Return the lines from the one that contains "Write the build123d" through the one that contains "from build123d import *", both included, exactly as written and with nothing added.
[begin Data records]
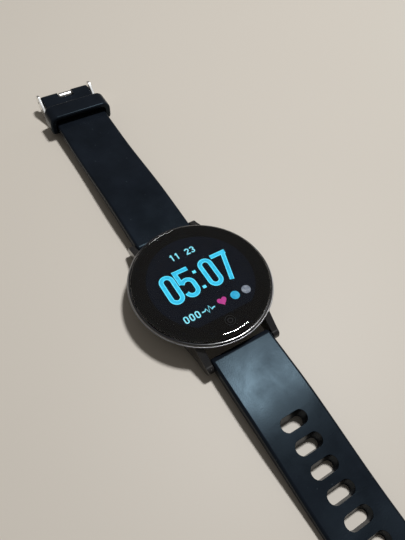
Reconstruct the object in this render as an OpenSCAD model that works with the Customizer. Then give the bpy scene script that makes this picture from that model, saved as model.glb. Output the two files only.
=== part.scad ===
// Round smartwatch with a touch key and a two-piece silicone strap.
//
// Frame: millimetres, +Z out of the display, +Y to 12 o'clock, +X to 3 o'clock.
// Origin: centre of the sensor bump on the case back, which rests on the table.
// The long strap lies flat; the short strap rests on its folded buckle.

/* [Case] */
// Diameter of the case body at its top edge
case_d = 43.2; // [40:0.2:52]
// Wall between the case flank and the display opening
case_wall = 2.6; // [2.2:0.1:3.4]
// Height of the sensor bump below the case back
bump_h = 0.6; // [0.3:0.1:1.2]
// Diameter of the sensor bump
bump_d = 18.4; // [16.4:0.2:22]
// How far the bezel stands out past the case body
bezel_out = 0.35; // [0.1:0.05:0.8]
// Thickness of the cover glass
glass_t = 1.25; // [0.9:0.05:1.8]
// Width of the rounded rim of the cover glass
glass_round = 1.6; // [1:0.1:2.4]

/* [Lugs] */
// Distance from the case flank out to each spring bar
bar_gap = 1.6; // [1.4:0.1:3]
// Height of the spring bars above the case back contact face
pivot_z = 3.3; // [2.8:0.1:4.2]
// Radius of the rounded lug tip
lug_r = 1.7; // [1.7:0.1:2.6]
// Thickness of a lug at its tip
lug_t = 2.1; // [1.9:0.1:3.2]

/* [Strap] */
// Width of the strap at the case
strap_w = 20; // [18:0.5:24]
// Width of the long strap at its tip
tip_w = 18; // [14:0.5:20]
// Thickness of the strap
strap_t = 2.9; // [2.2:0.1:3.5]
// Length of the long strap from its spring bar
long_l = 115; // [90:1:150]
// Length of the short strap between spring bar and buckle bar
short_l = 83.5; // [70:0.5:110]
// Angle that the folded buckle lifts the short strap by
short_lift = 2.5; // [2:0.1:3.2]

/* [Strap slots] */
// Number of slots
slot_n = 12; // [5:1:12]
// Distance between slots
slot_pitch = 6.5; // [5:0.1:6.9]
// Distance from the spring bar to the first slot
slot_first = 24; // [20:0.5:30]
// Length of a slot across the strap
slot_l = 7.2; // [6:0.1:9]
// Width of a slot along the strap
slot_w = 3.2; // [2.4:0.1:3.6]

/* [Keeper] */
// Length of the keeper along the strap
keeper_l = 7.5; // [6:0.5:14]
// Distance from the spring bar to the middle of the keeper
keeper_u = 70.2; // [68:0.1:72]
// Room in the keeper above the strap, for the tip of the long strap
keeper_room = 2.0; // [0.3:0.1:3.2]
// Wall of the keeper over the strap
keeper_wall = 1.5; // [1.2:0.1:2]
// Wall of the keeper under the strap
keeper_floor = 1.2; // [0.9:0.1:1.4]

/* [Buckle] */
// Distance from the buckle bar back to the cross bar
buckle_l = 12.2; // [10:0.1:16]
// Thickness of the buckle frame
buckle_t = 1.45; // [1.1:0.05:1.6]
// Width of each buckle arm
arm_w = 0.9; // [0.7:0.05:1.4]
// Radius of the arm lobe round the buckle bar
lobe_r = 2.8; // [2.4:0.1:3.2]
// Width of the tang
tang_w = 5.0; // [4:0.1:6]

/* [Board and battery] */
// Thickness of the main board
board_t = 0.8; // [0.6:0.1:1.2]
// Thickness of the battery
battery_t = 2.8; // [2:0.1:4]
// Gap between the vibration motor and the battery
bay_gap = 1.4; // [1.2:0.1:3]
// Diameter of the vibration motor
motor_d = 8; // [7:0.1:9.6]
// Height of the vibration motor
motor_h = 2.7; // [2:0.1:3.2]
// Thickness of the display panel
panel_t = 0.9; // [0.7:0.05:1.2]
// Thickness of the backlight
backlight_t = 0.85; // [0.6:0.05:1.2]

/* [Spring bars] */
// Diameter of the spring bar tube
bar_d = 1.8; // [1.5:0.05:2]
// Diameter of the plunger tips
tip_d = 1.0; // [0.8:0.05:1.1]
// Depth of the lug holes
hole_l = 1.3; // [1:0.1:1.6]

/* [Hidden] */
$fn = 96;
e = 0.01;                        // overshoot of a cut past a face

// Clearances
run_c = 0.05;                    // radial play of a turning or sliding fit
fit_c = 0.1;                     // play round a seated piece
side_c = 0.2;                    // play each side of the strap and the keeper

// Levels of the stack, from the table up
cover_t = 1.0;
window_seat = 0.9;               // level where the sensor window's flange sits
ledge_t = 0.7;
pad_t = 0.4;
plate_t = 0.6;
adhesive_t = 0.2;
bezel_ledge_t = 1.0;
z_cover = bump_h;
z_ledge = z_cover + cover_t;
z_board = z_ledge + ledge_t;
z_parts = z_board + board_t;     // top face of the main board
z_battery = z_parts + pad_t;
z_plate = z_battery + battery_t + 0.2;
z_light = z_plate + plate_t + 0.05;
z_panel = z_light + backlight_t;
z_glass = z_panel + panel_t;
z_bezel = z_glass - adhesive_t - bezel_ledge_t;
z_rim = z_glass + fit_c;         // top of the bezel
rim_t = 0.5;                     // depth of the mid frame's rim
z_step = z_plate - rim_t;
spigot_h = 0.5;

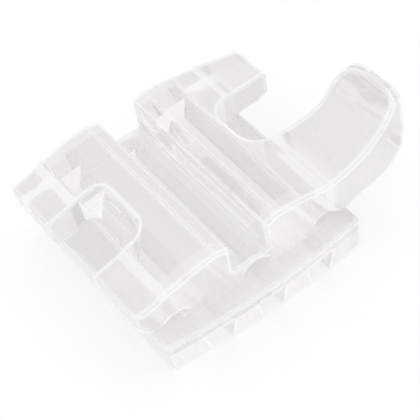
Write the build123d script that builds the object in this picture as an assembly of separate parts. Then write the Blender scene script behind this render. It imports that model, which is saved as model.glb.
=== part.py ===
import os
from math import radians, sqrt, tan

from build123d import *

# Every size is in millimetres. X runs along the archwire slot, +Y is the hook side and
# +Z the side that faces away from the tooth. The underside of the base teeth is Z = 0.

# Archwire slot
slot_width = 0.56
slot_depth = 0.70
lead_in_width = 0.19
lead_in_drop = 0.09
slot_edge_radius = 0.06
slot_corner_radius = 0.03

# Angle of the ends of the bracket against a square cut across the slot, in degrees
angulation = 6.0

# Base
base_length = 3.16
base_width = 3.26
base_thickness = 0.68
base_shift = 0.07
base_end_bulge = 0.10
base_corner_radius = 0.08
base_edge_radius = 0.05

# Retention grooves in the underside, each a dovetail along the slot
groove_count = 3
groove_pitch = 0.845
groove_shift = 0.01
groove_mouth = 0.29
groove_mouth_bevel = 0.025
groove_depth = 0.46
groove_flank_angle = 9.5

# Rows of tie wings on both sides of the slot
row_length = 2.88
row_shift = -0.03
row_top = 1.74
minus_tip_reach = 1.79
plus_tip_reach = 2.10
tip_corner_radius = 0.06
minus_tip_lower_radius = 0.22
plus_tip_lower_radius = 0.05
minus_tip_side_radius = 0.15
plus_tip_side_radius = 0.09
end_bevel = 0.04

# Facets of the facial side: distances from the slot centre and their slopes
first_crease = 0.90
band_start = 1.27
band_width = 0.12
inner_slope = 0.14
middle_slope = 0.26
band_slope = 0.50
outer_slope = 0.28

# Undercut below the wings, and the neck between the two undercuts
undercut_height = 0.30
minus_overhang = 0.74
plus_overhang = 1.05
minus_lip_width = 0.34
minus_lip_drop = 0.12
plus_lip_width = 0.53
plus_lip_drop = 0.19

# Channels that part the wings of each row
minus_channel_end = 0.855
minus_channel_inner_width = 1.02
minus_channel_mouth_width = 1.06
minus_channel_radius = 0.24
minus_channel_shift = -0.05
plus_channel_end = 0.97
plus_channel_inner_width = 0.83
plus_channel_mouth_width = 1.27
plus_channel_radius = 0.36
plus_channel_shift = -0.22
plus_channel_flare_length = 1.08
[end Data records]
_Solution to the problem_:
Write the build123d script that builds the object in this picture as an assembly of separate parts. Then write the Blender scene script behind this render. It imports that model, which is saved as model.glb.
=== part.py ===
import os
from math import radians, sqrt, tan

from build123d import *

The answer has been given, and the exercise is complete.